Like most kinds of wishing, weather wishing is perfectly pointless. You can't wish the sun to come out. It comes when it's ready. You can't wish to be thin. You have to stop eating carbs. (Ugh.) Nonetheless, I find myself weather wishing alot lately. And as I do so, I plan out the days I'd enjoy if the weather were better. I smile wryly at my own dream of creating a garden of wild flowers and tall grasses, knowing full well that my very presence near things that bloom causes mass destruction on a scale known only to monsoon survivors and those vapid little mites eating the tree in my backyard. I fantasize about days at the beach, squishing sand and water between my toes. I wash away my worries imagining all the fun I'd have playing in a pool with my children. And so the wishing itself makes me happy, even though it does absolutely nothing to bring the sun about. Then back to reality. But for a while, however slim, it was so grand to have a wish.

Wednesday, June 3, 2009

Is it Social or Isn't it?

Have you ever asked yourself how an air-duct cleaning guy inserts "So, how often do you vacuum your ducts?" into casual conversation in a social setting? We just had a meeting at work about how we can use social networking sites to expand our client base and reach out to more potential customers. I know we can, but... I don't know. I'm kind of enjoying the reconnecting with old schoolmates and friends part of it. I'm enjoying posting absurd little things about my absurd little life and I'm enjoying taking dumb quizzes to learn that I'm really a closet Swede. If I start thinking of the online social networking as a place to be businessy, I'll filter myself. I'll have the online presence of a lapel pin and jacket with logo. I'll lose all the fun, silly, ethically challenged elements that made the social networking appealing in the first place. So I'm taking a stand. I'm just going to be social in the online social arenas. Here's a picture to prove it. Pretty social, huh? No veneer there, my friends.

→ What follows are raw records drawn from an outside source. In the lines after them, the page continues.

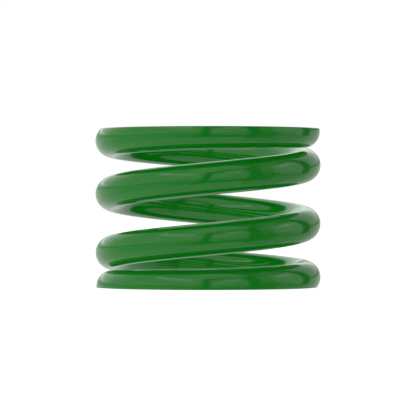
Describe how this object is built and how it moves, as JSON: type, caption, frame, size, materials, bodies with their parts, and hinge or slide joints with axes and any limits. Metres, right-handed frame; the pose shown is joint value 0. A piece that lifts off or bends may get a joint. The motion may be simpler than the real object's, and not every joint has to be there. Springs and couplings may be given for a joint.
{
  "type": "die spring",
  "caption": "Compression spring of round wire, wound right-handed, with closed and flat-ground ends and a glossy green painted finish.",
  "frame": {"origin": "centre of the bottom ground face's plane, on the axis of the coil", "axes": "+Z along the coil's axis towards its top end; the wire's two tips lie on either side just in front of the X axis, the bottom one at -X and the top one at +X, and the middle of the wire is at the back, +Y"},
  "size_m": [0.049, 0.049, 0.0345],
  "materials": {
    "green_enamel": "glossy enamel over spring steel"
  },
  "bodies": {
    "root": {"coil": "green_enamel"}
  },
  "joints": []
}
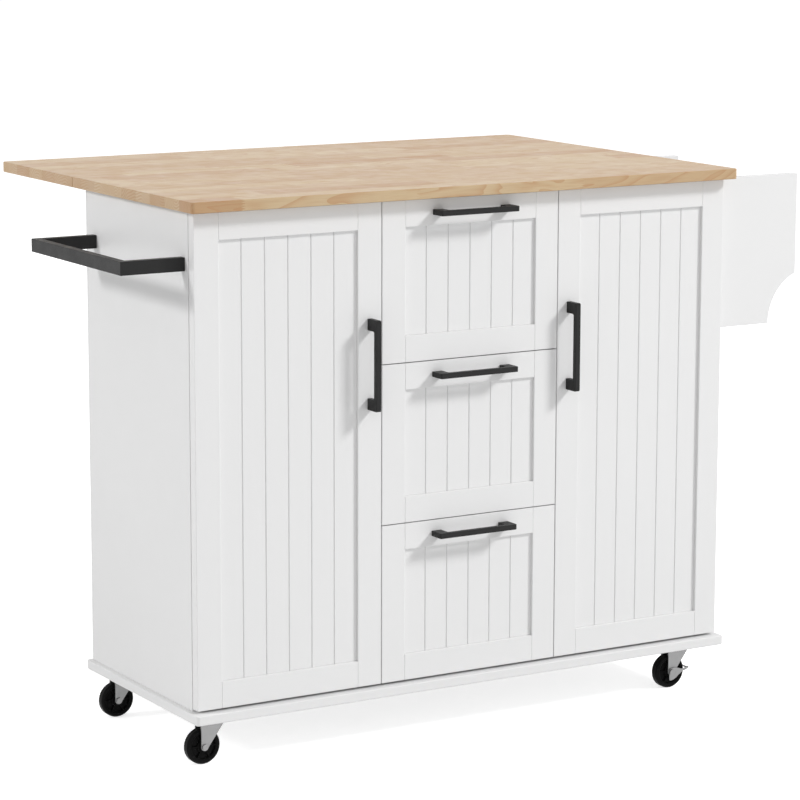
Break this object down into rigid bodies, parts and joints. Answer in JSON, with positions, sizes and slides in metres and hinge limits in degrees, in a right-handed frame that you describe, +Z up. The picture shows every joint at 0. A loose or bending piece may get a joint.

Of course, maybe I'll put up some smartass comment once in a while, like I did today, so that people will know but don't have to take it too seriously. After all, taking things too seriously is tiresome and contrary to the purpose of ridiculous social networking anyway. And nobody knows ridiculous like I do. I mean, who the heck believes I'm a damn Swede? Besides, I do plenty of networking as it is, because I'm a realtor. (Totally casual insert. What a beaut!)
In fact, I'm a pretty darn good realtor. (Own horn-tooting a necessary evil.) I'm smart, very good at research, and thorough. (Toot, toot, toot.) I work with my husband, who is also a realtor and is better at it than I am, but don't tell him I said that. (Wink wink.) We both work very hard; we are honest and fair. (That's actually true, but you didn't hear it from me.) If you need some help with anything real estate related, or are just horribly curious, call us and we'll help you meet the need or satiate the appetite for good 'ol neighborhood news. (Curiousity being so lethal to cats 'n all, I'd not take my chances. Just call and I'll tell you what it sold for.) If you also work in the real estate business and would like to be included in our referral network, let me know and I'll be happy to add you. (This does not apply to you, Kristan, as you are pretty much my entire referral network for your line of work.)

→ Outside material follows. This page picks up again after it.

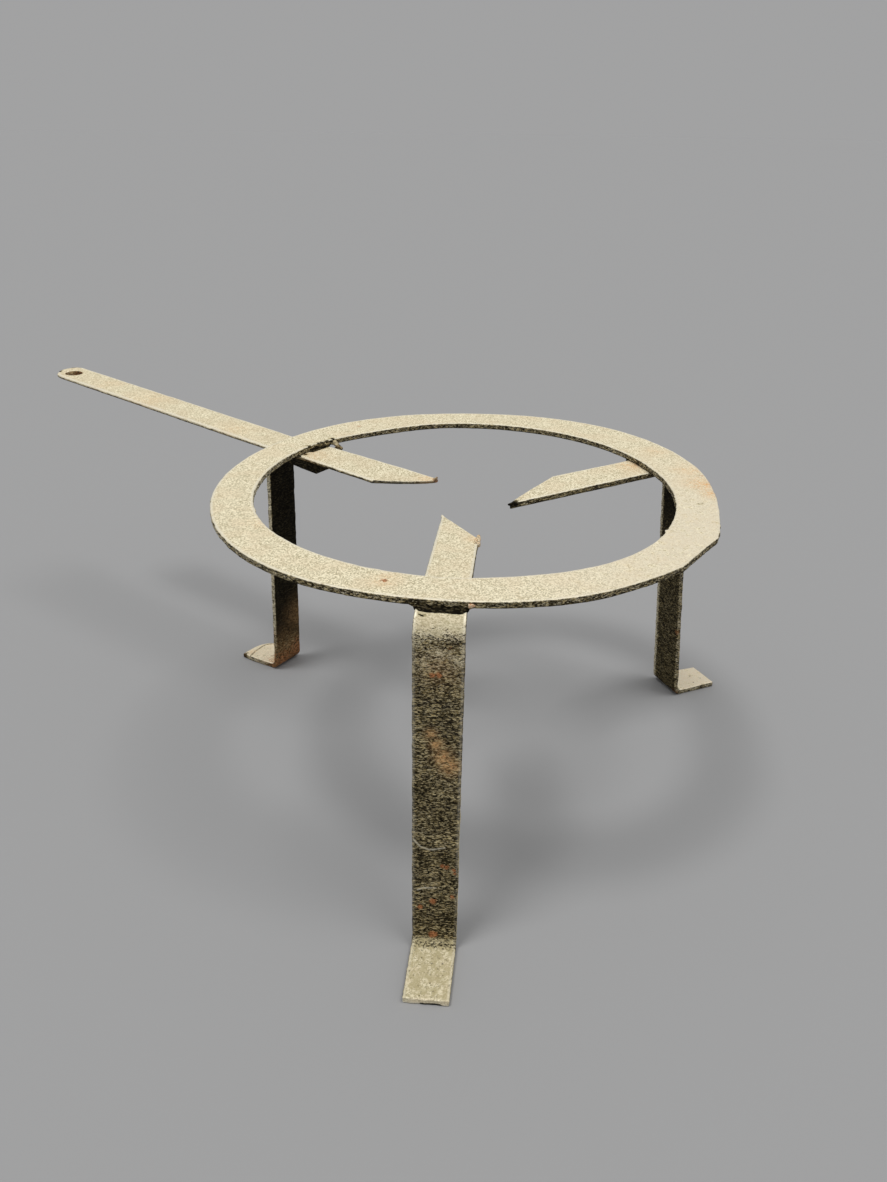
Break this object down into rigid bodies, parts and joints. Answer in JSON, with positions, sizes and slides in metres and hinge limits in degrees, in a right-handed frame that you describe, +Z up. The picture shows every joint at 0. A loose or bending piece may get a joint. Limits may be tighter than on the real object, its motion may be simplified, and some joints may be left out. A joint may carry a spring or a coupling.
{
  "type": "campfire trivet",
  "caption": "Flat iron ring on splayed bar legs with turned-out feet and inward prongs, and a long flat handle with a hanging hole; holds a pot over embers.",
  "frame": {"origin": "on the ground under the middle of the trivet's box, with the soles of the feet at z = 0", "axes": "+Z up; the long handle points along -X, so the ring and its other two legs lie towards +X; millimetres in the source, metres here"},
  "size_m": [0.4574, 0.3028, 0.1603],
  "materials": {
    "forged_iron": "hand-forged flat bar, pale worn grey-tan on faces that look up, black pitted scale with some rust on the upright faces",
    "handle_iron": "drawn-out bar, smoother and more rubbed than the legs",
    "weld_iron": "rough black fillet weld, matt"
  },
  "bodies": {
    "root": {"ring": "forged_iron", "front_leg": "forged_iron", "back_leg": "forged_iron", "handle_leg": "forged_iron", "handle_bar": "handle_iron", "front_leg_weld_left": "weld_iron", "front_leg_weld_right": "weld_iron", "front_leg_weld_outer": "weld_iron", "back_leg_weld_left": "weld_iron", "back_leg_weld_right": "weld_iron", "back_leg_weld_outer": "weld_iron", "handle_bar_weld_left": "weld_iron", "handle_bar_weld_right": "weld_iron", "handle_bar_weld_outer": "weld_iron", "handle_leg_weld_left": "weld_iron", "handle_leg_weld_right": "weld_iron"}
  },
  "joints": []
}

In addition, on this page, I may take occasion to tell you some of our funny real estate stories sometimes, just to marry the elements, as it were. There's a great swan-attack story that my husband always tells (which includes a naked guy - very funny), and there's one about the time I had a client flap through a house trying to get a bird out of a window only to discover it was re-entering through a hole in the attic... classic!
In the meantime, I hope you'll enjoy the fact that, mostly, I'm just going to be my un-business self here and in my online social networking. I rather like to think that my self is a good self to be, even without the lapel pin and logo.